### What you should do
Of the material below, the lines to be retyped are those from the line containing "for name, maker" through the line containing "obj.parent = empty", inclusive; reproduce them exactly.

CAD and scene scripts:
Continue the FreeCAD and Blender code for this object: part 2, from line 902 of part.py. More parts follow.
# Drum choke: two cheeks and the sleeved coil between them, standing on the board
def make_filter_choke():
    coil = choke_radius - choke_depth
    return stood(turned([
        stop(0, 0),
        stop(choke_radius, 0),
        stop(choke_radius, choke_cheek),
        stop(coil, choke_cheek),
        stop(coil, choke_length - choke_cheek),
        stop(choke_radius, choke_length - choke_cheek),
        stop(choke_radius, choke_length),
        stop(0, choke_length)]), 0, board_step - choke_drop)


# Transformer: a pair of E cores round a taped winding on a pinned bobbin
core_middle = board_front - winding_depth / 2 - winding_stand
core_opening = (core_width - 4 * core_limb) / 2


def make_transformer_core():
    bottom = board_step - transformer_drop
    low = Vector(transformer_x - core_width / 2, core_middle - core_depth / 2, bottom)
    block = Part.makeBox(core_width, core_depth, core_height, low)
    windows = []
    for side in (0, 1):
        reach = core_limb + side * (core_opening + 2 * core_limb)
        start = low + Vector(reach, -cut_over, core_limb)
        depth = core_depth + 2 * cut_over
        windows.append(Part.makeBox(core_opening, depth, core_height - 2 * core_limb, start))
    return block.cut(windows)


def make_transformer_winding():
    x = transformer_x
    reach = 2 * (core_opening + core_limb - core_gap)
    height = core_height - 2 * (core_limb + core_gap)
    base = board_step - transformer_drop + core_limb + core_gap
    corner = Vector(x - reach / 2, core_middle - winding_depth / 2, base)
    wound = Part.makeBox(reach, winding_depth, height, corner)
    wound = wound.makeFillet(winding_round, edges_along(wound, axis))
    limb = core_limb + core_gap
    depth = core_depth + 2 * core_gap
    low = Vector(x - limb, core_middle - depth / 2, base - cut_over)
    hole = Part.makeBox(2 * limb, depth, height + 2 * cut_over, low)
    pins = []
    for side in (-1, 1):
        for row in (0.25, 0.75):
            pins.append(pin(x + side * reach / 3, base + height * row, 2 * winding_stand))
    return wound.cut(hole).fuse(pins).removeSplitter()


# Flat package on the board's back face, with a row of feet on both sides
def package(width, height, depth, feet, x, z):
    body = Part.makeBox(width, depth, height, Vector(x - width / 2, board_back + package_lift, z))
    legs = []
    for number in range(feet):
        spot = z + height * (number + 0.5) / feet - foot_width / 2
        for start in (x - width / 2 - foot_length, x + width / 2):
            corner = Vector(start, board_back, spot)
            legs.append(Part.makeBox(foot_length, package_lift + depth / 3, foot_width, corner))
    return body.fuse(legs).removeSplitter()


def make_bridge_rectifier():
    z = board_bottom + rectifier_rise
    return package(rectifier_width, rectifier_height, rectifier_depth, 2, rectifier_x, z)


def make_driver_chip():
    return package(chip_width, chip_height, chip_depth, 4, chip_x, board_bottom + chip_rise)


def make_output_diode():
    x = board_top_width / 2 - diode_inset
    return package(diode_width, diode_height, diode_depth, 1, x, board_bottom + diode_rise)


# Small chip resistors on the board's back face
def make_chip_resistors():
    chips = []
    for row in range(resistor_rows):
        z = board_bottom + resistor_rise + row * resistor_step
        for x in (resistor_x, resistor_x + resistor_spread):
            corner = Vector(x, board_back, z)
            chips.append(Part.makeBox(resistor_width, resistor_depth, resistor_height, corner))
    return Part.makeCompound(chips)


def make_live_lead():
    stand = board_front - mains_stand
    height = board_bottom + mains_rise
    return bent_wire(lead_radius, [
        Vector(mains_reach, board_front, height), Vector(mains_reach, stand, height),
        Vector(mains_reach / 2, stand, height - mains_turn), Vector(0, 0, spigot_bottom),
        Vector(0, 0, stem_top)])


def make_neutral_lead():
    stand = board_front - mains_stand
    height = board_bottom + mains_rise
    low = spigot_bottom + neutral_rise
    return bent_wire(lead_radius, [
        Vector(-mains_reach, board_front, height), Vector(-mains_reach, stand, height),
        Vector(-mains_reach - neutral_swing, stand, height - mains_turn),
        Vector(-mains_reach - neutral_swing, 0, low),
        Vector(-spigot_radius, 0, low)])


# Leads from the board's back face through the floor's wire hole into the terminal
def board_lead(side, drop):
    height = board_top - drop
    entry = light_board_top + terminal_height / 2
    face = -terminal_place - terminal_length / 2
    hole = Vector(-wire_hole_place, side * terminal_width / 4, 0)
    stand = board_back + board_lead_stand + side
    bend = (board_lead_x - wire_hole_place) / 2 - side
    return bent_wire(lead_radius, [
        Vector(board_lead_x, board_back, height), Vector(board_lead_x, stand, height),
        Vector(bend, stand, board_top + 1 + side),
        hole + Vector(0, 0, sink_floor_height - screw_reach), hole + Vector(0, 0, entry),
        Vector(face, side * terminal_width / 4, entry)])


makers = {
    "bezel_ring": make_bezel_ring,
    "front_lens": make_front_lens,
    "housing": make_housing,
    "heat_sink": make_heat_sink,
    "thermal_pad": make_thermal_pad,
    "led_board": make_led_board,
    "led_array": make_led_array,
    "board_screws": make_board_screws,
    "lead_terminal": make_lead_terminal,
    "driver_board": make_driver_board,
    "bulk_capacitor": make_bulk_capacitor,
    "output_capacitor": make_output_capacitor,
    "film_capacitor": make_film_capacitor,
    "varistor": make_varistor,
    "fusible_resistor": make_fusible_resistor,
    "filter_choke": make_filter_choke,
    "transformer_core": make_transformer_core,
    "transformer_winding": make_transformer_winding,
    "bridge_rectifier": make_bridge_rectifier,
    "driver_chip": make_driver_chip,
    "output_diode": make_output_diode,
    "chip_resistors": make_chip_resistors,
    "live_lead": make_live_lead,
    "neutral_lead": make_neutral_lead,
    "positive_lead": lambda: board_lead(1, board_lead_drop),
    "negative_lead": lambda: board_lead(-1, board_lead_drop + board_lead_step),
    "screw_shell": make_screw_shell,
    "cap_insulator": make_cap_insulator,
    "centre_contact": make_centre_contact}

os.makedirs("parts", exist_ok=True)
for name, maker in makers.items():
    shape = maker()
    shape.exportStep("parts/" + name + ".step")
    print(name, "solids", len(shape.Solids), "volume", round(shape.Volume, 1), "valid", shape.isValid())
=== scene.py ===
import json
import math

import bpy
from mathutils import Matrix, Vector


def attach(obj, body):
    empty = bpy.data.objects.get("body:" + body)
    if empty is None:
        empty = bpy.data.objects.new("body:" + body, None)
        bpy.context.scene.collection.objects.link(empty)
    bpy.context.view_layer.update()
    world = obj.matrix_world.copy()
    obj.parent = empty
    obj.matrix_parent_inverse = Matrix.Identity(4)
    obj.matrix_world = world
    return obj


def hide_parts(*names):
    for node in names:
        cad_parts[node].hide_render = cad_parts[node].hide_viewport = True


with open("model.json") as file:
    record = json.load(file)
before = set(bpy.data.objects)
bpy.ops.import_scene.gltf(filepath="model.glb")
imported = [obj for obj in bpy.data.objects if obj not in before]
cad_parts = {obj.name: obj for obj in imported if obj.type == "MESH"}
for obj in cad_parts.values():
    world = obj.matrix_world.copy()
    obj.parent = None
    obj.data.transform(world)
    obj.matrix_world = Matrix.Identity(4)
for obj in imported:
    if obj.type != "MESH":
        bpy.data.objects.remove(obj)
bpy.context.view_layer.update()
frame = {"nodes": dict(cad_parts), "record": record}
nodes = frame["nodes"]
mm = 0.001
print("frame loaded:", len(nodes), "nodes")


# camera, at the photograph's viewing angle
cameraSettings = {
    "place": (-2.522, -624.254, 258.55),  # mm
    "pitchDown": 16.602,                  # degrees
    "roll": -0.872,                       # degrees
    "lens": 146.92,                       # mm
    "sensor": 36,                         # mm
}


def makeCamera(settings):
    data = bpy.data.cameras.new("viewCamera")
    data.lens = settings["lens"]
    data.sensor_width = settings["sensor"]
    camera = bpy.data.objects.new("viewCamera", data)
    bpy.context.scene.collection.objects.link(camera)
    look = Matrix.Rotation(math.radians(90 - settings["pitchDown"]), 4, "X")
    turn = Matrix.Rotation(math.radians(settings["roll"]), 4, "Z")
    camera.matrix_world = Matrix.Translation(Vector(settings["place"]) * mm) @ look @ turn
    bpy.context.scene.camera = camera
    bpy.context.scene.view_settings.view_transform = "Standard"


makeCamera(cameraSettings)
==
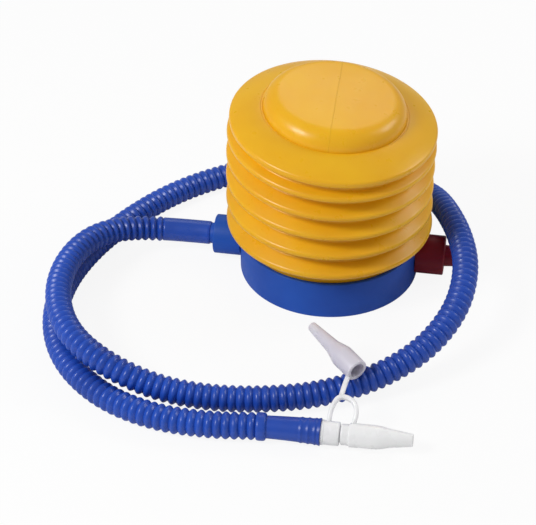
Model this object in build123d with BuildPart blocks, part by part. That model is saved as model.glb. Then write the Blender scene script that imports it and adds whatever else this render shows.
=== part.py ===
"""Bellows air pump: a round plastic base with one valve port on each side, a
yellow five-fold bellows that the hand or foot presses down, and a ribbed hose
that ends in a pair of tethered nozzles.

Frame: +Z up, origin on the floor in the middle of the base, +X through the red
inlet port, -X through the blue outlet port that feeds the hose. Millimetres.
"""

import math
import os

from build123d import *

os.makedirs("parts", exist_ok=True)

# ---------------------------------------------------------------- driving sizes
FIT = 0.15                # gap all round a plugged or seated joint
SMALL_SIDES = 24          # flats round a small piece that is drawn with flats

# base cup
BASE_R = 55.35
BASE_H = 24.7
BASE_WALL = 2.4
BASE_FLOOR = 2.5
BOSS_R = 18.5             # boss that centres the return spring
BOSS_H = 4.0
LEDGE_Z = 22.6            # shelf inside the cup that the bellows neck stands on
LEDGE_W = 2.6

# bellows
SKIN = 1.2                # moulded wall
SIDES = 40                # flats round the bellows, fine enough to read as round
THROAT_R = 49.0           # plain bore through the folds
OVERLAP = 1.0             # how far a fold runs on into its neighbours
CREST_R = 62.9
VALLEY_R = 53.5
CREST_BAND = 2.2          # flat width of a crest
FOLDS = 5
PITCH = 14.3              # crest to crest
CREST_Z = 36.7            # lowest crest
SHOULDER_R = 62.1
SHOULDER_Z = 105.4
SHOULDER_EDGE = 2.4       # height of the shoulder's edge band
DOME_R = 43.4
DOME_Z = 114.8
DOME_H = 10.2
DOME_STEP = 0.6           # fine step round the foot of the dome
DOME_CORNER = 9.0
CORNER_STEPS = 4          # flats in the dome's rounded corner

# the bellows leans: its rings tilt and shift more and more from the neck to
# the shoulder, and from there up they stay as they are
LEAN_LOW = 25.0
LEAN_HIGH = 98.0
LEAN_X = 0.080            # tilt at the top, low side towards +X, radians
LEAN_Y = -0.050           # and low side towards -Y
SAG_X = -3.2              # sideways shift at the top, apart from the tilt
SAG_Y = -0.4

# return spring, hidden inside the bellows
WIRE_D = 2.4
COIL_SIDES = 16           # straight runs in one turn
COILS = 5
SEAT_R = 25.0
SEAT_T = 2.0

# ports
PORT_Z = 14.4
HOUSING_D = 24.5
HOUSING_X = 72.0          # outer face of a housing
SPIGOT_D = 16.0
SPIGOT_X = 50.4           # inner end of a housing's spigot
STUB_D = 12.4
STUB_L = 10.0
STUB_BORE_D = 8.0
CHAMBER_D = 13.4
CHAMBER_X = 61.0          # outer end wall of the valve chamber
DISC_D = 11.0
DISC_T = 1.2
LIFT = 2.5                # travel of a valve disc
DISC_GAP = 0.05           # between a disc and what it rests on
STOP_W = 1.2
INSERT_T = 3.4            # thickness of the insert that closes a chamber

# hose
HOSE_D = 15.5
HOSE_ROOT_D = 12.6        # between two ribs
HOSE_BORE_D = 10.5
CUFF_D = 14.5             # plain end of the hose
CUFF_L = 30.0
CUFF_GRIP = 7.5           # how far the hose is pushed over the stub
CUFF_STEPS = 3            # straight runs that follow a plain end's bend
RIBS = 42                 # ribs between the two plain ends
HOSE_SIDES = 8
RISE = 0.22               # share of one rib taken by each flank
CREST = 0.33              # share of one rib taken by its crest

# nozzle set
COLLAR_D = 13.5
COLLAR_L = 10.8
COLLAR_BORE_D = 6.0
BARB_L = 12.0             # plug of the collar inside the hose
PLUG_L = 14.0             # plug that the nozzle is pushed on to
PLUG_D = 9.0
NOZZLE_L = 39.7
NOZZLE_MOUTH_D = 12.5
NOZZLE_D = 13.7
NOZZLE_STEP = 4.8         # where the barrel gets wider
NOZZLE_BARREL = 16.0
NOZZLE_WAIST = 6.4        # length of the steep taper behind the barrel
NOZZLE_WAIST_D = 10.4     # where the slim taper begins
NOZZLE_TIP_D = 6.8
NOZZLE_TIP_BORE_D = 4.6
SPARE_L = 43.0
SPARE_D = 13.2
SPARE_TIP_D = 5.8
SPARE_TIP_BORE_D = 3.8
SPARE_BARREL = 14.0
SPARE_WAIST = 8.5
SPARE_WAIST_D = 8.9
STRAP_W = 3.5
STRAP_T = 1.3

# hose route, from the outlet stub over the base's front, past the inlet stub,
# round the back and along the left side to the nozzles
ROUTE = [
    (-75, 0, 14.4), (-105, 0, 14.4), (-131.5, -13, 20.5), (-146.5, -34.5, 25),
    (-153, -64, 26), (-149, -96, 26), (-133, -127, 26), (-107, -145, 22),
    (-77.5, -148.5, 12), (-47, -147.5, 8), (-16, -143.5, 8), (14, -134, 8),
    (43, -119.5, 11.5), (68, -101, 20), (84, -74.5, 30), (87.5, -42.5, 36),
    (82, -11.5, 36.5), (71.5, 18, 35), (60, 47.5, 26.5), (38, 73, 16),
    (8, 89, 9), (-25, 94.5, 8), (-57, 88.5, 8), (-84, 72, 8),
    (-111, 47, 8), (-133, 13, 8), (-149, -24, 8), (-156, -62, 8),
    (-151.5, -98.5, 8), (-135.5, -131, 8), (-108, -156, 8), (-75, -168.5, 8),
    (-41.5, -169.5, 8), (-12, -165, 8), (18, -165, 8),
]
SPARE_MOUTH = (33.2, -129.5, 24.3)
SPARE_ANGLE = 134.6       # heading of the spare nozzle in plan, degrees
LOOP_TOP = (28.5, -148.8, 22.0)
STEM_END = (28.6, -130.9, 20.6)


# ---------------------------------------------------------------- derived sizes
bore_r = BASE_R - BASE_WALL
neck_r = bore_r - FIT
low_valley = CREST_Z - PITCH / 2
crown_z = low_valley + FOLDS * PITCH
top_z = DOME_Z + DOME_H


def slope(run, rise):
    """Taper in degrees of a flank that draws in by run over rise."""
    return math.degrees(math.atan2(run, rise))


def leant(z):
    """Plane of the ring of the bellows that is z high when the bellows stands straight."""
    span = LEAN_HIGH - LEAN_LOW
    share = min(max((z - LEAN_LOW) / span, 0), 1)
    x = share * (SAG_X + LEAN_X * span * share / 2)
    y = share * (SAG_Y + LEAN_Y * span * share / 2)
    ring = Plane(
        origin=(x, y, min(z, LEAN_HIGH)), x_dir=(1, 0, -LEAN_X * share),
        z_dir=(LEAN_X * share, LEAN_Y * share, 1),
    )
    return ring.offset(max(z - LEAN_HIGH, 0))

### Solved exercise
for name, maker in makers.items():
    shape = maker()
    shape.exportStep("parts/" + name + ".step")
    print(name, "solids", len(shape.Solids), "volume", round(shape.Volume, 1), "valid", shape.isValid())
=== scene.py ===
import json
import math

import bpy
from mathutils import Matrix, Vector


def attach(obj, body):
    empty = bpy.data.objects.get("body:" + body)
    if empty is None:
        empty = bpy.data.objects.new("body:" + body, None)
        bpy.context.scene.collection.objects.link(empty)
    bpy.context.view_layer.update()
    world = obj.matrix_world.copy()
    obj.parent = empty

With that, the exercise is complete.